From hate-male behavior modifications, which force energetic and object-oriented boys to sit quietly and listen to boring stories about domestic life, to subtle withholding of recognition and rewards, which divert girls away from participation in math and science, they claimed that public education still follows the agenda of the 1950s' functionalists:
(F)unctionalists did not wholly accept the Freudian argument that 'anatomy is destiny,' but they accepted whole-heartedly an equally restrictive definition of woman: woman is what society says she is. - The Feminine Mystique, Betty Friedan
Their agenda called for molding each of us into the kinds of cogs needed by corporate America -- to fit our "necessary" function -- by converting the hopes and dreams of our childhood into the wants and needs necessary to sustain the status quo.
When I wrote the passages above twenty years ago in 1992, they were still true. Since then, however, public education has done much to remedy the short-comings for girls, while things have grown even worse for boys. Public education is now dominated by a feminist agenda, which uses functional empiricism to destroy masculinity and promote the female supremacist agenda.

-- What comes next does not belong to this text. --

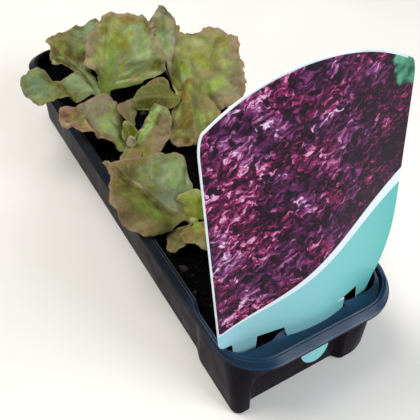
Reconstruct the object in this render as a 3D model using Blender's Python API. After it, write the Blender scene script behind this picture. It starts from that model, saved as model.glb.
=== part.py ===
"""Young lollo rosso lettuce plants in a strip tray with a picture label.

The object stands on z = 0 with its origin at the middle of the tray's base.
The long side of the tray runs along Y, the label stands at the -Y end.
Sizes below are in millimetres and are turned into metres when a mesh is made.
"""

import math

import bmesh
import bpy
from mathutils import Vector

MM = 0.001
GAP = 0.3

# Tray
TRAY_HALF_WIDTH = 52.7
TRAY_HALF_LENGTH = 153.5
TRAY_HEIGHT = 50.0
WALL = 1.0
WALL_HALF_WIDTH = 46.7
BASE_HALF_WIDTH = 46.0
END_WIDENING = 2.5
LEDGE_HEIGHT = 46.0
LEDGE_OUTER_Y = 146.6
LEDGE_INNER_Y = 138.6
NEAR_RIM_CORNER = 26.0
FAR_RIM_CORNER = 18.0
WALL_CORNER = 14.0
FOOT_CORNER = 5.0
FOOT_Y = 147.2
CORNER_STEPS = 5
LONG_LINE = ((70.0, 0.0), (-15.0, 0.0), (-101.0, 0.0), (-105.0, 0.5), (-109.0, 1.0), (-113.0, 1.0))
END_POINTS = 11
FEET_LINE = ((-40.5, 0), (-36.5, 1), (-30, 1), (-22, 1), (-14, 1), (-6, 1), (2, 1), (10, 1),
             (17, 1), (22, 0), (24.5, 0))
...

I do not intend this to be an attack upon the teachers, but upon a system that systematically stifles its students' passionate delight in life. Our hopes and dreams are the fires in the engines of our lives. By them, we aspire to impossible heights of existence and glory. We delight in them, they give our lives meaning, and we live for their fulfillment. But the life ruled and defined by functional empiricism -- deprived of the chance to reach for stars, like a child chasing after an impossibly beautiful butterfly -- has no meaning, only machine-like purpose. A purpose affirmative action is supposed to oppose.
Discrimination prevails at the most fundamental level of our society -- in our public school system. Until we resolve this, all the affirmative action programs in the world won't fix anything.